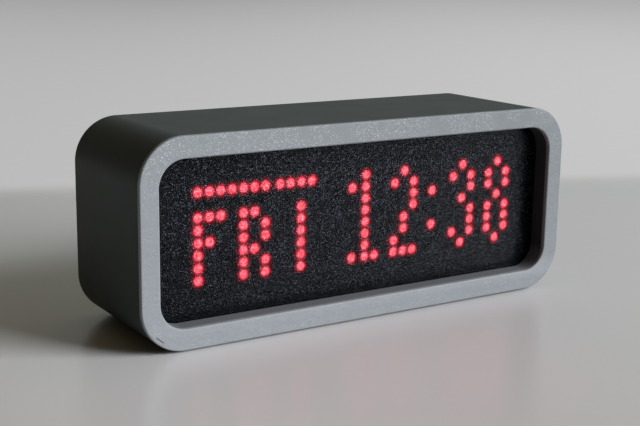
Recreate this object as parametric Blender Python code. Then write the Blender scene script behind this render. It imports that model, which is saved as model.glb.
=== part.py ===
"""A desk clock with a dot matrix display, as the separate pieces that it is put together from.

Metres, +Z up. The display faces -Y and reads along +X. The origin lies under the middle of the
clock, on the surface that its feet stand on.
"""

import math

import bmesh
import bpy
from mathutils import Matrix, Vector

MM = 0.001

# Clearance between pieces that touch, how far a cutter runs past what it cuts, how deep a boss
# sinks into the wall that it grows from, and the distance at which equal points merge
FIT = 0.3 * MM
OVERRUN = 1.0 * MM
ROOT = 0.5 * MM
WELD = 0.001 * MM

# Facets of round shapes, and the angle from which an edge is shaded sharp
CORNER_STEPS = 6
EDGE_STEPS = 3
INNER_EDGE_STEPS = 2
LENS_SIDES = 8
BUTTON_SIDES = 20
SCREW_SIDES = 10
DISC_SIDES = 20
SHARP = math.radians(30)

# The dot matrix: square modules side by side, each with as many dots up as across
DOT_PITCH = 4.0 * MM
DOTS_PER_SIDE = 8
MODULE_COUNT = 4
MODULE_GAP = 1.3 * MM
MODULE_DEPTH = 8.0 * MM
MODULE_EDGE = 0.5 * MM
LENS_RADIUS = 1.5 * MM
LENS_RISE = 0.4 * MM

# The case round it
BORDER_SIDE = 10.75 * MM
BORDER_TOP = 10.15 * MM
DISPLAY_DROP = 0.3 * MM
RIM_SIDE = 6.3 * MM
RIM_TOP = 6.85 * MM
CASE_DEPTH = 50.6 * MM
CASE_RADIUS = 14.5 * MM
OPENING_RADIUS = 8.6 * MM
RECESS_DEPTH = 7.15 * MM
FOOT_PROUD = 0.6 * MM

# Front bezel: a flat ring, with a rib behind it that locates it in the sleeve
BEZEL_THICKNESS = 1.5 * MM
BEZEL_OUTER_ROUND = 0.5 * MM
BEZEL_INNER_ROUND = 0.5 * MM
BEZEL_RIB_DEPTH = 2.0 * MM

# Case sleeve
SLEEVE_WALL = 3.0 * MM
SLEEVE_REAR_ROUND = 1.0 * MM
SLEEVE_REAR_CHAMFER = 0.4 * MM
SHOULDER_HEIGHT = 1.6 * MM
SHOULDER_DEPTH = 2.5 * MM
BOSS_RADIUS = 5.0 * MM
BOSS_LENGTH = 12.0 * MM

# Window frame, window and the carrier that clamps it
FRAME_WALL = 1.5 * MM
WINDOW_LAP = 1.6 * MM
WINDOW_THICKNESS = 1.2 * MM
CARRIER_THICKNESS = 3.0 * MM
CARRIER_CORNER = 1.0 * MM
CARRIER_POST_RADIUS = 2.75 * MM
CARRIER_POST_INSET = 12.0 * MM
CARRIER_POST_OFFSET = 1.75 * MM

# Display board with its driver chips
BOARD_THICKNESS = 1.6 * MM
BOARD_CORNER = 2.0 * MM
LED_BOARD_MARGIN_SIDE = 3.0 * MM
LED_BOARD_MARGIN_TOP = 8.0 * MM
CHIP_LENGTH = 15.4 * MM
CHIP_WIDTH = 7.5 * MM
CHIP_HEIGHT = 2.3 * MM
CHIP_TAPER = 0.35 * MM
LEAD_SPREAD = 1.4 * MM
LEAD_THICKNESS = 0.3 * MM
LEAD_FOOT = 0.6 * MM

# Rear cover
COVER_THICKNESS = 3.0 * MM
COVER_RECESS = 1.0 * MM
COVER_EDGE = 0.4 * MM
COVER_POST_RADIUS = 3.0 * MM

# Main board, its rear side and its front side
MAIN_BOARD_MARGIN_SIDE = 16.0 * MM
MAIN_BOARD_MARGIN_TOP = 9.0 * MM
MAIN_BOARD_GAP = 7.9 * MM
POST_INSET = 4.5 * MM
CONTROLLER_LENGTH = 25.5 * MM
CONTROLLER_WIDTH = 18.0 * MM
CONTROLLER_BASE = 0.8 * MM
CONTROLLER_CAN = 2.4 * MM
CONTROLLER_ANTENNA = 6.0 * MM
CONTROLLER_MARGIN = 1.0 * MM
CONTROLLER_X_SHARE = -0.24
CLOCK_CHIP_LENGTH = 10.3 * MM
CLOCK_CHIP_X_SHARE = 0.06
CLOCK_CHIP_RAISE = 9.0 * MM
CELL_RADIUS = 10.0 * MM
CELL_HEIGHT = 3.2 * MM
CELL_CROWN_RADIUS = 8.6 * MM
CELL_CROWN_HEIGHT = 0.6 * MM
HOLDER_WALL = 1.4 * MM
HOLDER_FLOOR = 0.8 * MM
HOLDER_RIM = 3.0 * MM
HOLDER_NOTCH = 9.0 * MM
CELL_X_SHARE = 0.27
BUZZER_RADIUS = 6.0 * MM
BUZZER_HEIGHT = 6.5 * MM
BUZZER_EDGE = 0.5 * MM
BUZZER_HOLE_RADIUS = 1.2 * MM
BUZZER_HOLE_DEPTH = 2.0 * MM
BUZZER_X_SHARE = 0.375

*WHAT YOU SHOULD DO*
Repeat exactly, please, each line from the beginning of the data through the line with "FOOT_PROUD = 0.6 * MM" in it, and only those lines.

*COMPLETED EXERCISE*
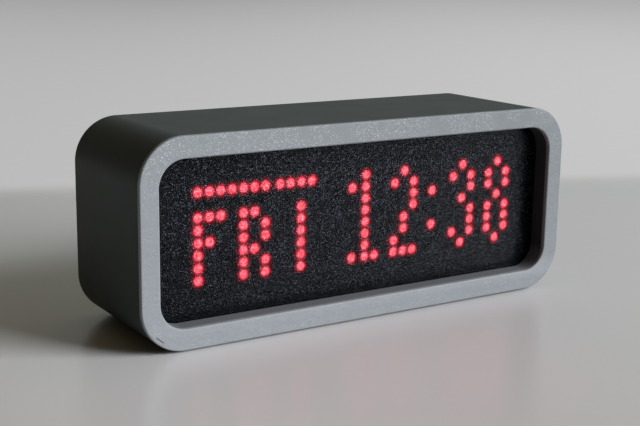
Recreate this object as parametric Blender Python code. Then write the Blender scene script behind this render. It imports that model, which is saved as model.glb.
=== part.py ===
"""A desk clock with a dot matrix display, as the separate pieces that it is put together from.

Metres, +Z up. The display faces -Y and reads along +X. The origin lies under the middle of the
clock, on the surface that its feet stand on.
"""

import math

import bmesh
import bpy
from mathutils import Matrix, Vector

MM = 0.001

# Clearance between pieces that touch, how far a cutter runs past what it cuts, how deep a boss
# sinks into the wall that it grows from, and the distance at which equal points merge
FIT = 0.3 * MM
OVERRUN = 1.0 * MM
ROOT = 0.5 * MM
WELD = 0.001 * MM

# Facets of round shapes, and the angle from which an edge is shaded sharp
CORNER_STEPS = 6
EDGE_STEPS = 3
INNER_EDGE_STEPS = 2
LENS_SIDES = 8
BUTTON_SIDES = 20
SCREW_SIDES = 10
DISC_SIDES = 20
SHARP = math.radians(30)

# The dot matrix: square modules side by side, each with as many dots up as across
DOT_PITCH = 4.0 * MM
DOTS_PER_SIDE = 8
MODULE_COUNT = 4
MODULE_GAP = 1.3 * MM
MODULE_DEPTH = 8.0 * MM
MODULE_EDGE = 0.5 * MM
LENS_RADIUS = 1.5 * MM
LENS_RISE = 0.4 * MM

# The case round it
BORDER_SIDE = 10.75 * MM
BORDER_TOP = 10.15 * MM
DISPLAY_DROP = 0.3 * MM
RIM_SIDE = 6.3 * MM
RIM_TOP = 6.85 * MM
CASE_DEPTH = 50.6 * MM
CASE_RADIUS = 14.5 * MM
OPENING_RADIUS = 8.6 * MM
RECESS_DEPTH = 7.15 * MM
FOOT_PROUD = 0.6 * MM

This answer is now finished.